Irritable Bowel Syndrome Causes and Treatment
Your gut is a very long tube lined with a wet membrane, and with bands of muscle running along and around the tube. Food goes into one end of the tube, and feces comes out the other end. The movement of the food from one end to the other is the result of rhythmic contractions of the muscles in the gut wall. This sends waves and ripples along the gut, always pushing the food further down. Nutrients are removed from the gut as the food moves along, and only the non-absorbable fiber and roughage remains to be passed out through the anus.

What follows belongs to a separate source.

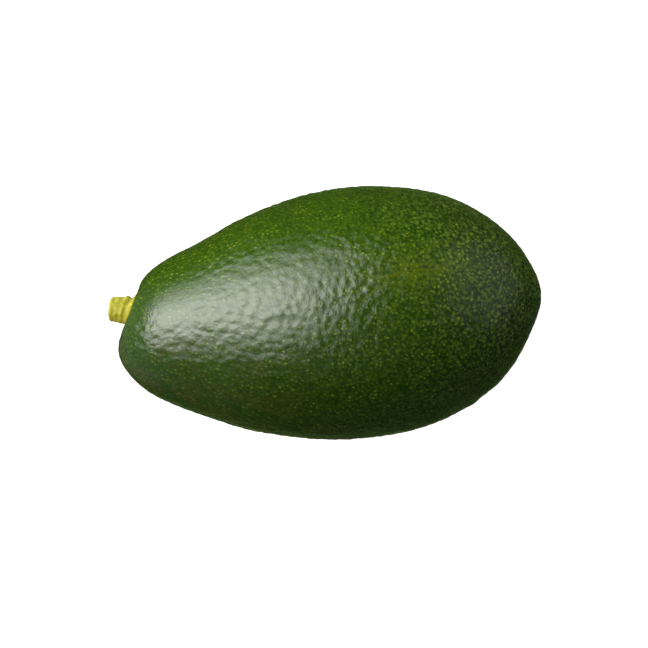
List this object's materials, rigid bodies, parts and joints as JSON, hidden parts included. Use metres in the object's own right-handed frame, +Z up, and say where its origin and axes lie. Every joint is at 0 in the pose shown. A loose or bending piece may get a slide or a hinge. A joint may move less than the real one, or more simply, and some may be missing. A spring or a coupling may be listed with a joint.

Our modern diet tends to consist of large quantities of refined foods that have remarkably little fiber content. As a result, the bulk of our feces is far less than that of our forefathers and those who live in primitive societies. When the muscles in the gut contract, they may have very little in the way of feces to push along, and this may lead to spasm of the gut. People with tense personalities or continuing stress will find that their 'stomach is in knots'. This is merely the sensation that the intestine is acting more rapidly than is necessary due to the overstimulation of the nervous system. Over a number of years, the combination of a low-fiber diet, anxiety, stress and hereditary factors may lead to the development of the irritable bowel syndrome. This syndrome is characterized by abdominal pain caused by intense spasms of the bowel muscle, alternating constipation and diarrhea, passage of wind by mouth and anus, nausea, loss of appetite and mucus on the stools. Once established, the pattern may be very difficult to break, as the symptoms cause further anxiety in the victim, which in turn exacerbates the original symptoms. The disease has been given many different names over the years, and may also be known as nervous dyspepsia, mucus colitis and functional indigestion.
There are no definite tests to prove the presence of the syndrome, and so all other causes of the symptoms must be excluded by exhaustive tests. An X-ray of the large intestine (a barium enema) may show the excessive spasms of the gut in some patients.
Once diagnosed, the treatment consists of a diet high in fiber and low in dairy products and processed foods. High-fiber dietary supplements are often recommended. Regular meal and toilet habits should be established, and tobacco and alcohol intake should be restricted. Reassurance is very important, and anti-anxiety drugs, antidepressants and psychotherapy may all prove useful. In the acute situation, doctors can prescribe one or more of a number of drugs that are used to reduce the activity of gut muscles. Occasionally pain-killers are also necessary.
The usual course is for the syndrome to occur intermittently over many years. The continued attention by a sympathetic doctor is necessary for all sufferers because the greater the confidence the patient has in the treatment and the doctor, the more likely the regime is to succeed.